__Exercise goal__.
Give the data again exactly, from its opening line through the line in which "---- power supply" appears.
* * * *
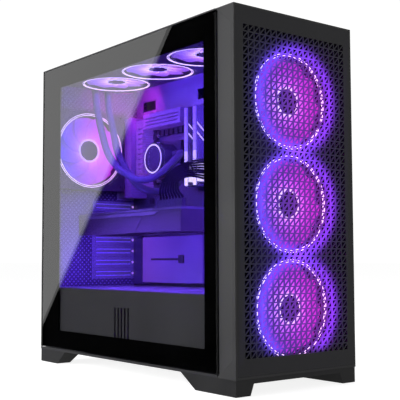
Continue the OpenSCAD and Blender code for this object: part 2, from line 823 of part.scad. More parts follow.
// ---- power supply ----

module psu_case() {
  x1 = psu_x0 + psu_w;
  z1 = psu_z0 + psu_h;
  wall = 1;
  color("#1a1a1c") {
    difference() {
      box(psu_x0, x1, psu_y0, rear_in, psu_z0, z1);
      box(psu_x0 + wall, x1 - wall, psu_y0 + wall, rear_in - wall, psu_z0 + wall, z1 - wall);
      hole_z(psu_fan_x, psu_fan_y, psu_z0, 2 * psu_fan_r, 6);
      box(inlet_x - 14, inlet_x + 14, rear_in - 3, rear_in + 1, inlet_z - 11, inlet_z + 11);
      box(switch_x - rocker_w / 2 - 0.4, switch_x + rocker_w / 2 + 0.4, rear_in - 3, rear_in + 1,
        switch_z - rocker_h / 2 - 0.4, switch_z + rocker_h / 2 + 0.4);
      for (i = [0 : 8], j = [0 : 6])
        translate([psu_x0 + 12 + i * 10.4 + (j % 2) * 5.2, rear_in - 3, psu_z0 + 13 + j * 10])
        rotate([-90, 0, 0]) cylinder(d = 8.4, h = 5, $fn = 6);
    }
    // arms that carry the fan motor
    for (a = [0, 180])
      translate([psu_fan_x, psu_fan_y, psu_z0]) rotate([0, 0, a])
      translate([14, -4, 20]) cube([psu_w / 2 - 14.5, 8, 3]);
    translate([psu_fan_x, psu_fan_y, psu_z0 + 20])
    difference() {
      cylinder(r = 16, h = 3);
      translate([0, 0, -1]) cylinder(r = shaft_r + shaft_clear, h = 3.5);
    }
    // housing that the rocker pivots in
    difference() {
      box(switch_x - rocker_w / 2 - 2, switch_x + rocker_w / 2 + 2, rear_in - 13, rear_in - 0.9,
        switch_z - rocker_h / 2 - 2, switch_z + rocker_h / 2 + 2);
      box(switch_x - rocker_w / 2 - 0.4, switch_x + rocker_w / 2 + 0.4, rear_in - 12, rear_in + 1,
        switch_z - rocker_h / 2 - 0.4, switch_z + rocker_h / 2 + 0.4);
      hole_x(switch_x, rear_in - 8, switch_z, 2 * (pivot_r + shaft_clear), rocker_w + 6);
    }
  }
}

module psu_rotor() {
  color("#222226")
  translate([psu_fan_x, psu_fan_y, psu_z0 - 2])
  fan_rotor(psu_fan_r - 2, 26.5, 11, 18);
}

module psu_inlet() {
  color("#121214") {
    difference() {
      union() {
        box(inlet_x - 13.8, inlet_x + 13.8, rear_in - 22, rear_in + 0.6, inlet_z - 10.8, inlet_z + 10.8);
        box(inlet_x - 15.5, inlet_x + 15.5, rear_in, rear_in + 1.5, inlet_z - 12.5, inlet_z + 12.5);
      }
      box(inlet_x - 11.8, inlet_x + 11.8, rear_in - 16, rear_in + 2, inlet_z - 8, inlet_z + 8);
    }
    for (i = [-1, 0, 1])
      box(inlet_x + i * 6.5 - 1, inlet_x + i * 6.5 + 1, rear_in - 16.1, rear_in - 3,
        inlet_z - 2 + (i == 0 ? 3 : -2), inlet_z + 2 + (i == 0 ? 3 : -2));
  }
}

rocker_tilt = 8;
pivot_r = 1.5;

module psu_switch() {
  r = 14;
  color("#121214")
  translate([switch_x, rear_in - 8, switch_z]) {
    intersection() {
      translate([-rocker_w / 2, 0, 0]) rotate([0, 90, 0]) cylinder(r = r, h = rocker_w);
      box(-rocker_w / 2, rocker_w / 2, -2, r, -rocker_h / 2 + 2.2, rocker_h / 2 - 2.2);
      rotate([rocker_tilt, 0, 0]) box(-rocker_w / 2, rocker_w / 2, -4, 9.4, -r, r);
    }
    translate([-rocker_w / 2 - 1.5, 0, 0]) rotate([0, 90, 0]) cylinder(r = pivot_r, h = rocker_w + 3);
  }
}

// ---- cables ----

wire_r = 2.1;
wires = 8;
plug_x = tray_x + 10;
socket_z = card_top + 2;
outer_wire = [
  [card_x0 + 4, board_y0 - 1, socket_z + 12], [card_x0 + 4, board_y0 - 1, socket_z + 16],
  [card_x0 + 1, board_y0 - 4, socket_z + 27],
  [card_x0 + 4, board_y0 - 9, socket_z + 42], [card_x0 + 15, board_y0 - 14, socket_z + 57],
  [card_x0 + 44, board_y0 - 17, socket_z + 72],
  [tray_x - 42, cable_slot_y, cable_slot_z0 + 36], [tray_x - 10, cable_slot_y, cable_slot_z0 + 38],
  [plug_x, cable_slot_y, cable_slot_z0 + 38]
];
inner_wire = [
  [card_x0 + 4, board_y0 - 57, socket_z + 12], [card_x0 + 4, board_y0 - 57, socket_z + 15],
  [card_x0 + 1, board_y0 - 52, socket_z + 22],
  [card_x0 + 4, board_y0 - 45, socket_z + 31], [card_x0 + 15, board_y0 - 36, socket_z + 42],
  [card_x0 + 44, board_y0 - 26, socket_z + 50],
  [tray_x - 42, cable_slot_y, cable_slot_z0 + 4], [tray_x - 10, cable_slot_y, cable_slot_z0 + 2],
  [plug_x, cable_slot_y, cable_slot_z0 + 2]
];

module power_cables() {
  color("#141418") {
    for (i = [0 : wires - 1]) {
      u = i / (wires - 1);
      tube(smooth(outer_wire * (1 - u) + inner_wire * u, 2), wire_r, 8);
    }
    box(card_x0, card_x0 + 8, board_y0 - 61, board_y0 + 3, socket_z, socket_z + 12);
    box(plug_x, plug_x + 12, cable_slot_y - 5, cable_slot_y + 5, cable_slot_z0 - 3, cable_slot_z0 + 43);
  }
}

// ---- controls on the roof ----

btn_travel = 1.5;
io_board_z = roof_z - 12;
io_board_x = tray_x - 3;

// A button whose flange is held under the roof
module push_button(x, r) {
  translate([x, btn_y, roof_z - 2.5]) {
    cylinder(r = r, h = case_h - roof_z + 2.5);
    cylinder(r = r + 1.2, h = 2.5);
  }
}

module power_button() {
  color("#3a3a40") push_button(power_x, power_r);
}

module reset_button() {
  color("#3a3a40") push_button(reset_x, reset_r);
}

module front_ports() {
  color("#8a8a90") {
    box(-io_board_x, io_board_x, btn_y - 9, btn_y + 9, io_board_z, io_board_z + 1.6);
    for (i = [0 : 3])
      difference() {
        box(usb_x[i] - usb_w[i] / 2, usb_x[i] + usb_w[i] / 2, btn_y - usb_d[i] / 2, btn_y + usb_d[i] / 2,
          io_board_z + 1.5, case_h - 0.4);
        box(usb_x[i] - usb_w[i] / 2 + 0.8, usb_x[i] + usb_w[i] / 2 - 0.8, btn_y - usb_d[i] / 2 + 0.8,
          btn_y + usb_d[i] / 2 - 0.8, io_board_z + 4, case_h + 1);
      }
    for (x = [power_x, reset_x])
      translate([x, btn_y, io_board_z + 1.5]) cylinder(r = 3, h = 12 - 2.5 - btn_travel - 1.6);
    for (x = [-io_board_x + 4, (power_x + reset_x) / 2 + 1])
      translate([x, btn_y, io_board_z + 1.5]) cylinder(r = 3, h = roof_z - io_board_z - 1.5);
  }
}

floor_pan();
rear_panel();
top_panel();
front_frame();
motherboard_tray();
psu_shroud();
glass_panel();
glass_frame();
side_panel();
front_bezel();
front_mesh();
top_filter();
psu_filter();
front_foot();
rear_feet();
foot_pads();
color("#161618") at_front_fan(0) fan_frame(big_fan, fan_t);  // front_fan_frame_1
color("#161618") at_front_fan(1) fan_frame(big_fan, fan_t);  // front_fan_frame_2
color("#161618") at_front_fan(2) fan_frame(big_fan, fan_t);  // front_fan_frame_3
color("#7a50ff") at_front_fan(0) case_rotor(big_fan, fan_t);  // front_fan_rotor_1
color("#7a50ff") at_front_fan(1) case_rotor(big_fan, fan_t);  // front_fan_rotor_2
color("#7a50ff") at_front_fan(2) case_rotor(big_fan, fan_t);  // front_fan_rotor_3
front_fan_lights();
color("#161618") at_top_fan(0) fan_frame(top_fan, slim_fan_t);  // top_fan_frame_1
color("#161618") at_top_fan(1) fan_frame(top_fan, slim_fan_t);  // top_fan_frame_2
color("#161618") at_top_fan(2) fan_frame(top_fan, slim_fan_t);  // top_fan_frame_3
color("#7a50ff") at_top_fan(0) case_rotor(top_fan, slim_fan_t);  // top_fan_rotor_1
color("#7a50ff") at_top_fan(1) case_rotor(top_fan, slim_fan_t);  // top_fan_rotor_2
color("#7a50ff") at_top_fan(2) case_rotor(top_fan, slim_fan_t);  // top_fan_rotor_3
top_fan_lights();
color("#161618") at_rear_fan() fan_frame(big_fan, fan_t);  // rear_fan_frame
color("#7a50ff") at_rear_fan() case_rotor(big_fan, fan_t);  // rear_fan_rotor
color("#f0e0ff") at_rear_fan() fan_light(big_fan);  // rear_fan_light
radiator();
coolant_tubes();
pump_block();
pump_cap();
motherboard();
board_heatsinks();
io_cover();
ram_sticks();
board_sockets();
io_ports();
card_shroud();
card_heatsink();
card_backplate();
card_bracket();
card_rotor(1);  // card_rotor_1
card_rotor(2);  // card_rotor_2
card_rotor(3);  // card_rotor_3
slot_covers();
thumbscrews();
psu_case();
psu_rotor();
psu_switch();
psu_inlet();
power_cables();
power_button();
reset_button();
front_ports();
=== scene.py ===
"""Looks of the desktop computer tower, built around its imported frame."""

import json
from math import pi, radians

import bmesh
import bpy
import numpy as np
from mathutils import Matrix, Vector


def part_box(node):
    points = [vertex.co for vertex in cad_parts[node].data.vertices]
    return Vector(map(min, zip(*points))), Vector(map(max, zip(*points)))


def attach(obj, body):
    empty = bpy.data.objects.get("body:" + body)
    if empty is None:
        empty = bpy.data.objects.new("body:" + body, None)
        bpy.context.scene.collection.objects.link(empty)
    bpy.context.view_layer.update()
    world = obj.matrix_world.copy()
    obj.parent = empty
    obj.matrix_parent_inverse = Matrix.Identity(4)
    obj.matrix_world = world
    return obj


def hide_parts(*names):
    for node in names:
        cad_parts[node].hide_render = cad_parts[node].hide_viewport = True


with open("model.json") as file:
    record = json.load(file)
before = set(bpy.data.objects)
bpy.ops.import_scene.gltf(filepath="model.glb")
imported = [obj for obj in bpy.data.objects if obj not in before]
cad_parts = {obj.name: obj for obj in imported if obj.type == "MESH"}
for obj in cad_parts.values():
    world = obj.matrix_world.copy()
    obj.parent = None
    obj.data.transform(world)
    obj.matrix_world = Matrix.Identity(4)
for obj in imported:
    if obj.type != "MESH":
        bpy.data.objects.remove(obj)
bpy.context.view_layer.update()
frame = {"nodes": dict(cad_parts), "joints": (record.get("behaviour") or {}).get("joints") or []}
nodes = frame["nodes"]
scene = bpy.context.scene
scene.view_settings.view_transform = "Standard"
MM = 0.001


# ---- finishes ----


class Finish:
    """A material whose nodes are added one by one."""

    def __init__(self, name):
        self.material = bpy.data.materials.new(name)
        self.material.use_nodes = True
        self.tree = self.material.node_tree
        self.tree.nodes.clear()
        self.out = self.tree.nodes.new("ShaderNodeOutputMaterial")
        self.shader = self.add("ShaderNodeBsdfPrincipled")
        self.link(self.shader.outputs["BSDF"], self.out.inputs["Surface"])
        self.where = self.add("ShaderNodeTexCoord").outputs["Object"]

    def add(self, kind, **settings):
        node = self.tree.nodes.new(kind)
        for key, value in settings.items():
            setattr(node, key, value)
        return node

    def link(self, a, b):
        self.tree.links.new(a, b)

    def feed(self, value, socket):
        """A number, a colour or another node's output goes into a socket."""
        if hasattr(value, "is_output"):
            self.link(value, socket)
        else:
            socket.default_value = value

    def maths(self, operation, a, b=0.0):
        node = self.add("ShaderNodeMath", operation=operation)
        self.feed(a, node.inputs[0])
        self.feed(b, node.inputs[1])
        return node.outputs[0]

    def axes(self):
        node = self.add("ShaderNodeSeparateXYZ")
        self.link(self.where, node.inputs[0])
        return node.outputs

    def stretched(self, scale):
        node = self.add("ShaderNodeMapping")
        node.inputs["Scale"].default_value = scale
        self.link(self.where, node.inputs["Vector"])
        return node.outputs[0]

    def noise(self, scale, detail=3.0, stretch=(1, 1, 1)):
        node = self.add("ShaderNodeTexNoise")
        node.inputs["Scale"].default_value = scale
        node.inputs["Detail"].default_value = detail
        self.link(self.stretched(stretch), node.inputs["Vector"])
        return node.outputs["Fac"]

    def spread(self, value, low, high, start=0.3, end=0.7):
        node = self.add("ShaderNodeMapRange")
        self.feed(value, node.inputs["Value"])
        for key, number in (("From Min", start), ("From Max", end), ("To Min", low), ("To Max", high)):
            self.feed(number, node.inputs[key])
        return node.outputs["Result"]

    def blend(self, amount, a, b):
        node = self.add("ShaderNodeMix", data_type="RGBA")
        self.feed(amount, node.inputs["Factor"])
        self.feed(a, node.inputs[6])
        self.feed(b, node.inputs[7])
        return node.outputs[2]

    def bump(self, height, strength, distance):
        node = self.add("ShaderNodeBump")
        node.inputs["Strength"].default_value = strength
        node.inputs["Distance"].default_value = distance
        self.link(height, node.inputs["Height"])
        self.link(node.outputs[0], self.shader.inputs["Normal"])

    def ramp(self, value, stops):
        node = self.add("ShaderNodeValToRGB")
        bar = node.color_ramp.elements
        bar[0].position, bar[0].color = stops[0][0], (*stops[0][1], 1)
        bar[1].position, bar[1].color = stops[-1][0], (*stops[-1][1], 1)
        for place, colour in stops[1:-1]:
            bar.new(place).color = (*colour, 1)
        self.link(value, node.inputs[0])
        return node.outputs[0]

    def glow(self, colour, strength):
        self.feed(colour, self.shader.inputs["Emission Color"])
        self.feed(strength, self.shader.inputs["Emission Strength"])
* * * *
__Answer to the exercise__.
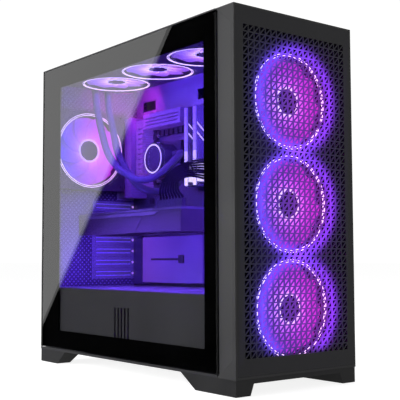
Continue the OpenSCAD and Blender code for this object: part 2, from line 823 of part.scad. More parts follow.
// ---- power supply ----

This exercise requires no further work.